Brian Hu: My interest in Asian American cinema happened as with many people, in college. That's when Justin Lynn made his film Better Luck Tomorrow, which was a big Sundance hit, the film that launched his career, and now he makes Fast and Furious movies. That got me thinking first of all about what does it mean to see Asian representation, but that was also a film that people were really debating especially in the Asian American community. They're like, "Is this good for us?" Our breakthrough film is a film about how we are all a bunch of bad criminals, and it spawned this great conversation that I wanted to know more about kind of the backstory of Asian-American cinema.
Then as I started covering Asian-American cinema as a journalist in the 2000s, I heard a lot of people just talking about things as if they were the first to make these kinds of films. "I want to be the first Asian American comedy, the first Asian American rom-com." I thought, "This can't be the first." As I went back into the '90s, and further back into the '80s, I realized so many of the conversations that we were having to 2000s were happening back then.

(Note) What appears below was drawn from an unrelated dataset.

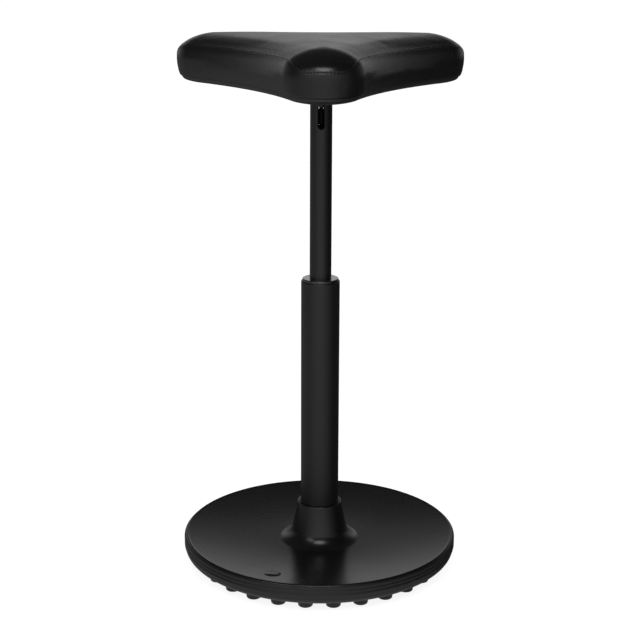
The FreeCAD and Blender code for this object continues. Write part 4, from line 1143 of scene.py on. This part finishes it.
    def swollen(self, grid: np.ndarray) -> np.ndarray:
        """Carry the swelling of the cloth over to the fine rings.

        Args:
            grid: The fine rings in millimetres.

        Returns:
            The moved rings.
        """
        before, moved = self.swell()
        tree = KDTree(len(before))
        for index, point in enumerate(before):
            tree.insert(point, index)
        tree.balance()
        shift = np.zeros_like(grid)
        for ring in range(grid.shape[0]):
            for point in range(grid.shape[1]):
                near = tree.find_n(grid[ring, point], self.neighbours)
                weights = np.array([1 / (gap + 1.0) ** 2 for _, _, gap in near])
                moves = moved[[index for _, index, _ in near]] * weights[:, None]
                shift[ring, point] = moves.sum(axis=0) / weights.sum()
        for _ in range(self.smoothing):
            shift = (np.roll(shift, 1, axis=1) + 2 * shift + np.roll(shift, -1, axis=1)) / 4
            shift[1:-1] = (shift[:-2] + 2 * shift[1:-1] + shift[2:]) / 4
        length = np.linalg.norm(shift, axis=2, keepdims=True)
        shift *= self.swell_cap / (self.swell_cap + length)
        seam = grid[self.seam_row]
        above = grid[:, :, 2:3] - self.foot - self.still_height
        off_foot = np.clip(above / self.still_fade, 0, 1)
        away = np.linalg.norm(grid - seam[None], axis=2, keepdims=True)
        off_seam = np.clip(away / self.still_fade, 0, 1)
        free = off_foot * off_seam
        LOG.info("cushion swells by up to %.1f mm", float(np.linalg.norm(shift * free, axis=2).max()))
        return grid + shift * free

    @property
    def seam_row(self) -> int:
        """Number of the ring on the seam: three rings of the fold lie below the side."""
        return self.side_rows + 3

    def sewn(self, grid: np.ndarray) -> tuple[np.ndarray, int]:
        """Draw a groove into the cushion along its seam.

        Args:
            grid: The rings in millimetres.

        Returns:
            The rings with those of the groove added, and the number of the seam's ring.
        """
        seam_row = self.seam_row
        path = grid[seam_row]
        below = grid[seam_row - 1] - path
        above = grid[seam_row + 1] - path
        below /= np.linalg.norm(below, axis=1, keepdims=True)
        above /= np.linalg.norm(above, axis=1, keepdims=True)
        ahead = np.roll(path, -1, axis=0) - np.roll(path, 1, axis=0)
        inward = np.cross(above - below, ahead)
        inward /= np.linalg.norm(inward, axis=1, keepdims=True)
        extra = []
        shares = (1.0, 0.72, 0.45, 0.2)
        for side, shares_in_order in ((below, shares), (above, shares[::-1])):
            rows = []
            for share in shares_in_order:
                drop = self.groove_depth * (1 - share) ** 1.5
                lift = self.groove_lip * math.sin(math.pi * share)
                rows.append(path + side * share * self.groove_reach + inward * (drop - lift))
            extra.append(rows)
        floor = path + inward * self.groove_depth
        rings = list(grid[:seam_row]) + extra[0] + [floor] + extra[1] + list(grid[seam_row + 1:])
        return np.array(rings), seam_row + len(shares)

    def mark_seam(self, piece: bpy.types.Object, grid: np.ndarray, seam_row: int) -> None:
        """Store on every corner how far along and away from the seam it lies, in millimetres.

        Args:
            piece: The cushion.
            grid: Its rings.
            seam_row: Number of the ring on the seam.
        """
        path = grid[seam_row]
        steps = np.linalg.norm(np.roll(path, -1, axis=0) - path, axis=1)
        along = np.concatenate([[0.0], np.cumsum(steps)[:-1]])
        stitches = round(steps.sum() / STITCH_GAP)
        along *= stitches * STITCH_GAP / steps.sum()
        away = np.linalg.norm(grid - path[None], axis=2)
        values = {
            "along_seam": np.concatenate([np.tile(along, grid.shape[0]), [0.0, 0.0]]),
            "seam_distance": np.concatenate([away.reshape(-1), [100.0, 100.0]]),
        }
        for name, numbers in values.items():
            attribute = piece.data.attributes.new(name, "FLOAT", "POINT")
            attribute.data.foreach_set("value", numbers.astype(np.float32))

    def build(self, paint: Paint) -> None:
        """Make the cushion and the stitches of its seam.

        Args:
            paint: The finishes.
        """
        grid = self.grid(self.arc_steps, self.side_rows, self.crown_rows)
        grid = self.swollen(grid)
        grid, seam_row = self.sewn(grid)
        cushion = self.cushion_mesh(grid, "cushion")
        cushion.data.materials.append(paint.by_slot[Slot.LEATHERETTE.value])
        self.mark_seam(cushion, grid, seam_row)
        hand_over(cushion, Body.LIFT, Slot.LEATHERETTE, "seat_cover", "seat_foam")
        hand_over(self.stitches(grid[seam_row], paint), Body.LIFT, Slot.LEATHERETTE)

    def stitches(self, path: np.ndarray, paint: Paint) -> bpy.types.Object:
        """Lay one stitch after another along the seam.

        Args:
            path: Points of the seam in millimetres.
            paint: The finishes.

        Returns:
            All the stitches as one piece.
        """
        sizes = {"Gap": STITCH_GAP, "Length": self.stitch_len, "Thread": self.thread_r}
        sizes = {label: ("NodeSocketFloat", size * MM) for label, size in sizes.items()}
        tool = NodeTool("seam_stitches", sizes)
        line = tool.add("GeometryNodeMeshToCurve", {0: tool.source["Geometry"]})
        paced = {"Curve": line.outputs[0], "Length": tool.source["Gap"]}
        spots = tool.add("GeometryNodeCurveToPoints", paced, mode="LENGTH")
        ahead = {"Vector": spots.outputs["Tangent"]}
        facing = tool.add("FunctionNodeAlignRotationToVector", ahead, axis="Z")
        slim = {0: tool.source["Length"], 1: tool.source["Thread"]}
        slimness = tool.add("ShaderNodeMath", slim, operation="DIVIDE")
        half = tool.add("ShaderNodeMath", {0: slimness.outputs[0], 1: 2.0}, operation="DIVIDE")
        round_bead = {"Segments": 8, "Rings": 6, "Radius": tool.source["Thread"]}
        bead = tool.add("GeometryNodeMeshUVSphere", round_bead)
        shape = tool.add("ShaderNodeCombineXYZ", {"X": 1.0, "Y": 1.0, "Z": half.outputs[0]})
        stitch = {
            "Points": spots.outputs["Points"], "Instance": bead.outputs["Mesh"],
            "Rotation": facing.outputs[0], "Scale": shape.outputs[0],
        }
        laid = tool.add("GeometryNodeInstanceOnPoints", stitch)
        tool.finish(laid.outputs[0], paint.thread)
        mesh = bpy.data.meshes.new("seam_path")
        count = len(path)
        mesh.from_pydata((path * MM).tolist(), [(step, (step + 1) % count) for step in range(count)], [])
        return tool.run(link("seam_path", mesh), "seam_stitches")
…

Of course in different kinds of circumstances of the market and of the demographics at the time. I didn't want this filmmaking community to just keep reinventing the wheel. How do we learn from what we did in the past, and how do we be inspired by, again, at this time in which he had nothing to lose?
That got me digging into the archives, in some cases, looking for films that were only on VHS or only in libraries that you wouldn't expect them to be at. Or in some cases, having to email the directors themselves, and they're telling me, "You want to watch what? I haven't thought about that movie in years." Yes, it's that kind of work. As a film scholar, I love that kind of historical work.
Alison Stewart: Directors represented include Wayne Wang, Peter Wang, Elliott Hong, Steve Okazaki, an Indie director, David Rathod. Where are the women? What is this about?
Brian Hu: Great question. In the 1980s, the women were making documentaries, and they were making quite good documentaries. We had to make a decision about this series about whether to include documentary or to just stick to the narrative films. There was one documentary that we really, really wanted, that was probably possibly the most important film of the '80s, but we couldn't get it.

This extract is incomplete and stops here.